W. C. Fields, the booze-loving comic actor, quipped that one time his plane went down in an isolated mountain area and he was forced to resort to food and water. While alcohol is not a particularly healthy drink, the water that is coming out of American taps may be far from safe.
In the U.S., chlorine is used to disinfect municipal water supplies, but researchers have been concerned for some time that the breakdown products of chlorine may be toxic. Recent evidence of chlorine's toxicity comes from a recent study of 28,237 Iowa women published in the American Journal of Public Health. The study revealed that women drinking chlorinated municipal drinking water had a significantly higher risk of developing colon cancer than women who drank water from other sources. There was a clear dose-response relationship between chloroform, a chlorine by-product, and colon cancer.
Cloudiness in water, called turbidity, can be an indicator of microbial contamination.
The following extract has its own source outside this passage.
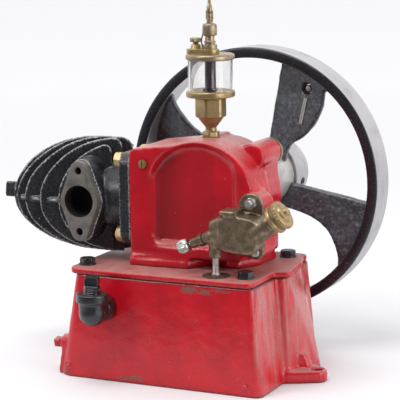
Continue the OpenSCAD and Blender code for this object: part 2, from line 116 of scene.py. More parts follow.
class EngineColours(bpy.types.PropertyGroup):
    """Colours of the engine's paints and metals."""

    enamel: colour("Enamel", "Red enamel where it is thick", "#BC0F20")
    enamel_deep: colour("Deep enamel", "Red enamel where it is thin or shaded", "#A80A1B")
    # The dust tone also paints top light on upward faces and sheen on the tank's right end.
    dust: colour("Dust", "Dust and dried oil on upward faces", "#AD8F87")
    primer: colour("Bare patches", "Old primer and iron under chipped enamel", "#6B4D46")
    black_paint: colour("Black paint", "Black paint of the cylinder", "#25262C")
    # This pale also paints the fins' edge highlights, as well as their real wear.
    black_edge_wear_and_light: colour("Worn edge", "Iron at the worn edges of the black paint", "#B9B7B8")
    bare_iron: colour("Bare iron", "Unpainted machined iron", "#7A756F")
    machined: colour("Machined rim", "Turned iron of the rim and pulley", "#B7B5B8")
    brass: colour("Brass", "Aged yellow brass", "#AD9468")
    brass_dark: colour("Brass tarnish", "Brown tarnish in the hollows of the brass", "#6B563C")
    bronze: colour("Bronze", "Cast bronze of the mixer", "#95836D")
    bronze_dark: colour("Bronze tarnish", "Dark tarnish on the mixer", "#4C3C2F")
    steel: colour("Steel", "Plain steel of the screws and rod", "#A8A6A2")
    nickel: colour("Nickel", "Tarnished plating of the needle knob", "#D6D8D0")


# --- Meshes ------------------------------------------------------------------------------


def relax(values, edges, passes, share=0.6):
    """Moves each value towards the mean of its neighbours, passes times."""
    count = len(values)
    first, second = edges.T
    neighbours = np.bincount(first, minlength=count) + np.bincount(second, minlength=count)
    for _ in range(passes):
        mean = np.empty_like(values)
        for k in range(values.shape[1]):
            mean[:, k] = np.bincount(first, values[second, k], count) + np.bincount(
                second, values[first, k], count
            )
        mean /= np.maximum(neighbours, 1)[:, None]
        values = values + share * (mean - values)
    return values


def read_points(mesh):
    """A mesh's points and edges as arrays."""
    points = np.empty(len(mesh.vertices) * 3)
    mesh.vertices.foreach_get("co", points)
    edges = np.empty(len(mesh.edges) * 2, np.int64)
    mesh.edges.foreach_get("vertices", edges)
    return points.reshape(-1, 3), edges.reshape(-1, 2)


def read_normals(mesh):
    """A mesh's point normals as an array."""
    normals = np.empty(len(mesh.vertices) * 3)
    mesh.vertices.foreach_get("normal", normals)
    return normals.reshape(-1, 3)


def paint_mask(mesh, name, values):
    """Stores one number a point, for a material to read."""
    mask = mesh.attributes.get(name) or mesh.attributes.new(name, "FLOAT", "POINT")
    mask.data.foreach_set("value", np.asarray(values, np.float32))


def add_object(name, mesh):
    """Links a new object with this mesh to the scene."""
    obj = bpy.data.objects.new(name, mesh)
    bpy.context.scene.collection.objects.link(obj)
    return obj


def solids_mesh(nodes, grow=0.0):
    """The solids of some nodes in one bmesh, each point moved out by grow mm."""
    bm = bmesh.new()
    for node in nodes:
        bm.from_mesh(frame["nodes"][node].data)
    bmesh.ops.remove_doubles(bm, verts=bm.verts, dist=1e-6)
    bmesh.ops.recalc_face_normals(bm, faces=bm.faces)
    bm.normal_update()
    for vert in bm.verts:
        vert.co += vert.normal * grow * MM
    return bm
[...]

Scientists at the Harvard School of Public Health studied the rates of turbidity in Philadelphia tap water over five years, and they discovered that small increases in turbidity were associated with increased hospitalizations of children for gastrointestinal infections. Surprisingly, during the five-year study, Philadelphia's water never exceeded Federal safety limits for turbidity. Researchers concluded that millions of cases of unexplained illness, which people now attribute to food poisoning or other causes, may be due to their drinking water. The symptoms of gastrointestinal infection are diarrhea, nausea and vomiting.
The Environmental Protection Agency (EPA) plans to tighten its standards for turbidity so that the maximum turbidity level allowed will be only 20% of what is permitted today.
U.S. water supplies are not regularly tested for bacteria, viruses or parasites. Instead, most water treatment facilities filter or chlorinate their water, and then assume their treatments have been effective.